Сыновья навещали мать по очереди, гуляя с ней по солнышку и стараясь приободрить. С родителями приезжали к бабушке и внуки.
Давид и его родители сначала проводили с бабушкой целый день, но потом она отказалась от их общества. Рассказывала страшные истории о том, что к ней по утрам привязывают веревкой труп и она вынуждена везде носить его на себе. Со всеми немыслимыми подробностями повествовала, как ее пытались изнасиловать санитары. Мать Давида, обращаясь с ней как с несмышленым ребенком, успокаивала ее, повторяя, что все это только ей кажется. Так было в ту пору, когда она их еще узнавала.
Но наступило время, когда распадающееся сознание уже не удерживало образов даже родных людей. Бабушка постоянно спрашивала их, кто они такие и что делают в ее комнате, звала санитаров на помощь, а те подтверждали их право к ней приходить. Если к ней обращались с ласковыми словами, она смотрела то робко, то злобно, то озадаченно. С каждой произнесенной им фразой ее лицо меняло выражение, и Давид понимал, что она не знает, кто он такой и зачем рассказывает ей что-то о своих экзаменах. Вот ее лицо тупо-равнодушно, а вот уже выражает панический ужас, и без всякой связи со сказанным.
Инсультов было несколько, они прошли чередой, повторяясь так же часто, как приступы плаксивости, обычные при их визитах. Давид молился, чтобы бабушка спала, когда они приедут в следующий раз. И однажды просто отказался ехать. Родители не настаивали. В глазах матери Давид уловил нечто вроде грусти или разочарования: было ясно, что в следующий раз внук увидит бабушку только на похоронах. Но никто ни в чем не обвинял его.
На похоронах старухи никто не плакал. Печаль была очень искренней – но не о кончине больной женщины, а о том ужасе, в каком она жила после смерти мужа. О том, как тонка нить разума, как легко рвется, не выдерживая груза жизни.

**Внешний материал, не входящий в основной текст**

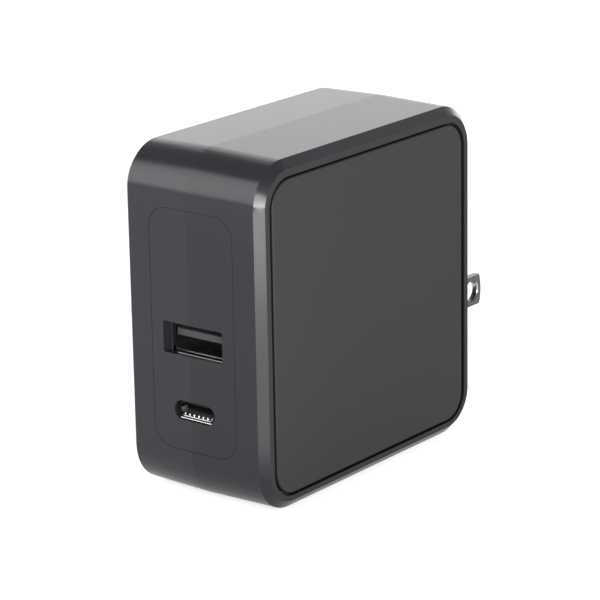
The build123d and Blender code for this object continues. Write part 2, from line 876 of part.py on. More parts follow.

Четырнадцатилетний Давид был еще слишком мал, чтобы уметь защититься от боли, рационализируя ее, но в то же время так развит, что задавал себе множество вопросов. Почему бабушке пришлось умирать долго и страшно, почему она не умерла как дедушка? И почему должно было страдать рядом с ней столько других людей? Разве не лучше пожить пусть поменьше, но полноценно, а потом просто заснуть и не проснуться? Повернуться на другой бок… ослепительная вспышка… и кто-то, кто найдет утром твое тело. Мысль, что ему или его родителям придется пройти нечто подобное бабушкиной болезни, приводила его в ужас. Он поклялся себе, что в тот день, когда почувствует начало старческого маразма, выбросится в окно. Пусть Бог осудит его – он, Давид, будет непреклонен в своем решении относительно того, когда и как уйти.